┌──

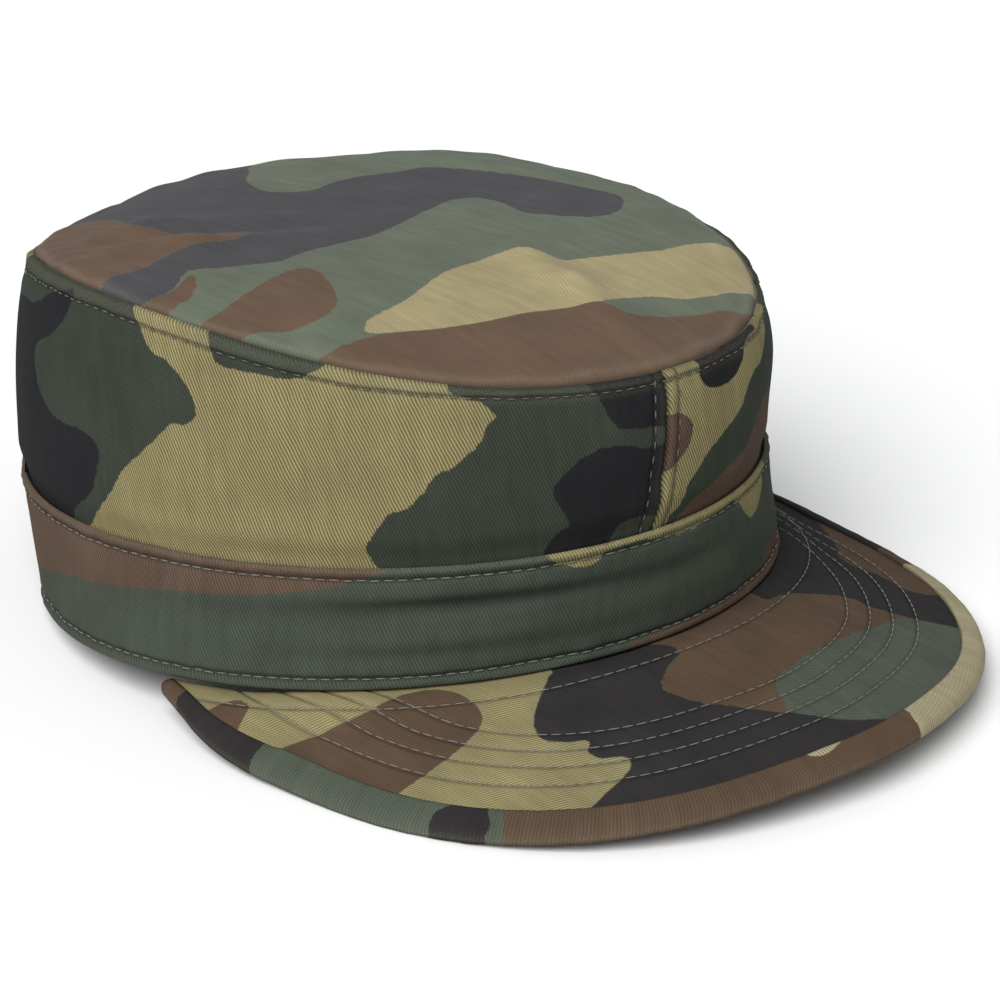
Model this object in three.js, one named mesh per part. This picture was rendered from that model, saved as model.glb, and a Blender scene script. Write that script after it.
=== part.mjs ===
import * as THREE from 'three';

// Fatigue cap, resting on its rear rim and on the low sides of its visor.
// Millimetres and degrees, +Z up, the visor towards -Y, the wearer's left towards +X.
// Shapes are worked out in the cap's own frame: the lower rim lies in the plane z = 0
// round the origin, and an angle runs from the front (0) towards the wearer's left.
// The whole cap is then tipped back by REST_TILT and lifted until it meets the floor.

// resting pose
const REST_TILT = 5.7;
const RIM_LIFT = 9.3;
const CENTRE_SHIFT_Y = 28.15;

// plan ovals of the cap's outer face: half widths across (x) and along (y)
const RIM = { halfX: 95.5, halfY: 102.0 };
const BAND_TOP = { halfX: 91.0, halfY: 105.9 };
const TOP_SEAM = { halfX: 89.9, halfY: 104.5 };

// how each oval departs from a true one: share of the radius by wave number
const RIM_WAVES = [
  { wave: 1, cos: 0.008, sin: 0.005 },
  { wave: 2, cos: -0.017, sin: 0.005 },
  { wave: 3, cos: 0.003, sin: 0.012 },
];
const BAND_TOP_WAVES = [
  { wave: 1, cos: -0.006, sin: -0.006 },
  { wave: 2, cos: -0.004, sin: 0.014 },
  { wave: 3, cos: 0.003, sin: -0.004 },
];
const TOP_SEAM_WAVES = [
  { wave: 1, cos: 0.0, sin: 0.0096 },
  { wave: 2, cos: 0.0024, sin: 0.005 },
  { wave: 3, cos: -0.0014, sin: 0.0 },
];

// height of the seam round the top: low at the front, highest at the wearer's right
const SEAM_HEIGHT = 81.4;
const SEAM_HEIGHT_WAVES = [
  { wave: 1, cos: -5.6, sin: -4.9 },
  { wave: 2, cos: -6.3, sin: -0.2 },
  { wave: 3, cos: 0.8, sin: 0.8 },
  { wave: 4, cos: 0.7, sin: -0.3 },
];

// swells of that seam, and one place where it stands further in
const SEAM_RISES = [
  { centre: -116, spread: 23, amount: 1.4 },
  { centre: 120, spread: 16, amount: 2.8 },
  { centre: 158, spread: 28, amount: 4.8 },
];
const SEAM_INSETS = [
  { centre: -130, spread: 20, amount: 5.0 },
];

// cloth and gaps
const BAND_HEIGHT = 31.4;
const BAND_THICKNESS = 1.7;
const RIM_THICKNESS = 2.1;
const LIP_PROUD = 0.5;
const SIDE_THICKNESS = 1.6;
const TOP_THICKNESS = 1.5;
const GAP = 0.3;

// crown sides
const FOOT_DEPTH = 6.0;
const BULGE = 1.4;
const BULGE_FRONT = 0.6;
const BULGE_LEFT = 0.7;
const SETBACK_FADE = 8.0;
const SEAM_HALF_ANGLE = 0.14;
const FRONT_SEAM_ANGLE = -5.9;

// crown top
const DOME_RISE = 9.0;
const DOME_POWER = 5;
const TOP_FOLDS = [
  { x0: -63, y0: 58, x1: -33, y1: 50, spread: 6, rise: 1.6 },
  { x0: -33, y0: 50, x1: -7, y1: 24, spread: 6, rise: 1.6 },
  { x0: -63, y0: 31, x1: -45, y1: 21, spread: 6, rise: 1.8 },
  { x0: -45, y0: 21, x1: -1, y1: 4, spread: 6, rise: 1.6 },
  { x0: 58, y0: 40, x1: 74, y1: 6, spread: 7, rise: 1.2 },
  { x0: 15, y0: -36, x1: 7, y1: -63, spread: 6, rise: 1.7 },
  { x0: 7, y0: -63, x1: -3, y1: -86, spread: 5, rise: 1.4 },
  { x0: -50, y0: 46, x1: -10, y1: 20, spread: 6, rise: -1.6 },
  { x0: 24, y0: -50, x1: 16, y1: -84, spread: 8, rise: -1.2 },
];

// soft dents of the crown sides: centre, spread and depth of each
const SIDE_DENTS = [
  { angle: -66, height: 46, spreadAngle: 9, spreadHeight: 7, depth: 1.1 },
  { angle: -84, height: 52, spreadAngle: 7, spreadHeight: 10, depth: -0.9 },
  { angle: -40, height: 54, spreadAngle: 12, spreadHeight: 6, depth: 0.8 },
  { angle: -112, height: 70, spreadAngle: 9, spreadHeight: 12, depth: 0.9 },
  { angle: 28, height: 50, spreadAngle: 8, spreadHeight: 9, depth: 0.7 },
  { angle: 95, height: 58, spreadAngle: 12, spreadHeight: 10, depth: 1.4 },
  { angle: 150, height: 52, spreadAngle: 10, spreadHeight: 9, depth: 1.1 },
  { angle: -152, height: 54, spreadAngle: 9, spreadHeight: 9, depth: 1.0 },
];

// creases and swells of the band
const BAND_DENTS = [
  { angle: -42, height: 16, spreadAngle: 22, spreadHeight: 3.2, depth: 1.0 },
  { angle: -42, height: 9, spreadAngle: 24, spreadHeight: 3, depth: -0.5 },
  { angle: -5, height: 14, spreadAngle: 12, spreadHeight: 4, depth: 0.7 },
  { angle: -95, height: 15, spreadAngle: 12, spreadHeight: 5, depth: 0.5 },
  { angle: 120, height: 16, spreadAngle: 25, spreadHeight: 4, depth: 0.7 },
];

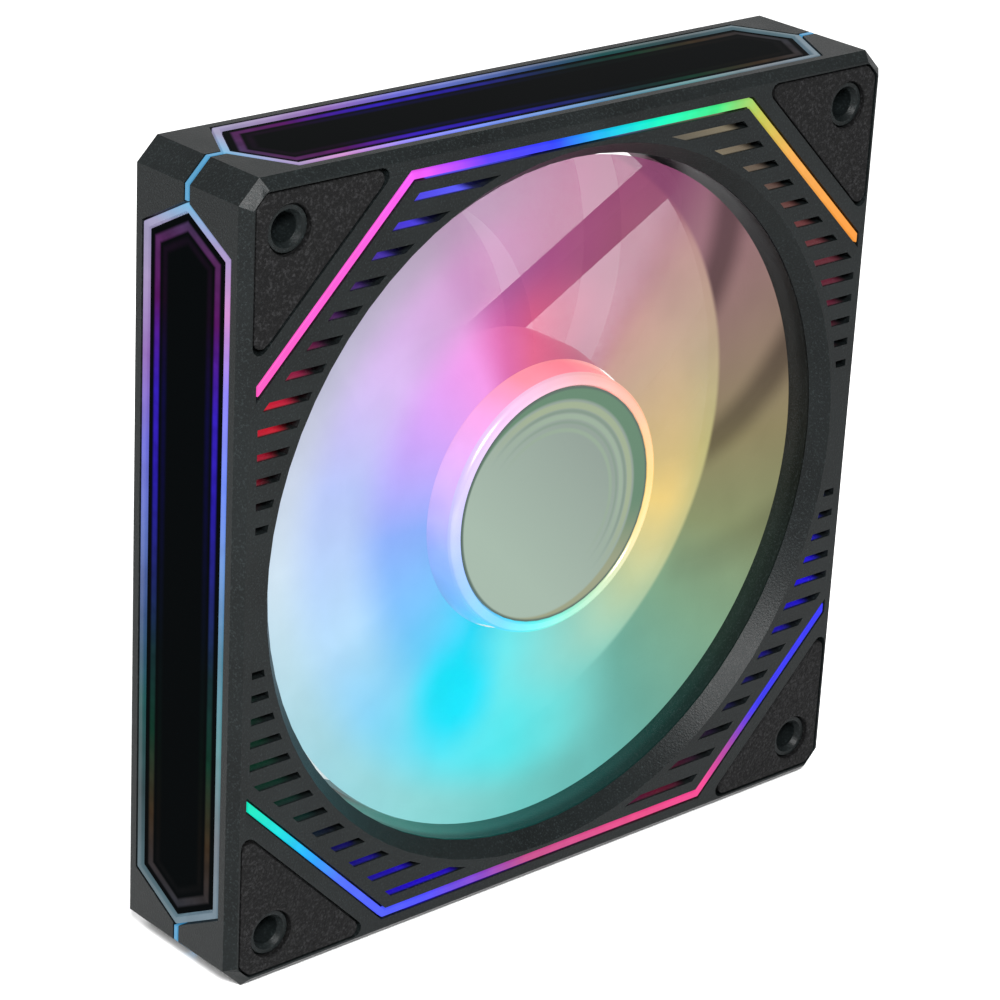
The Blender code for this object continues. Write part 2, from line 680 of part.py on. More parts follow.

└──

Which lines contain "this"? Copy each of them.

§ OUTPUT BELOW:
Model this object in three.js, one named mesh per part. This picture was rendered from that model, saved as model.glb, and a Blender scene script. Write that script after it.
The Blender code for this object continues. Write part 2, from line 680 of part.py on. More parts follow.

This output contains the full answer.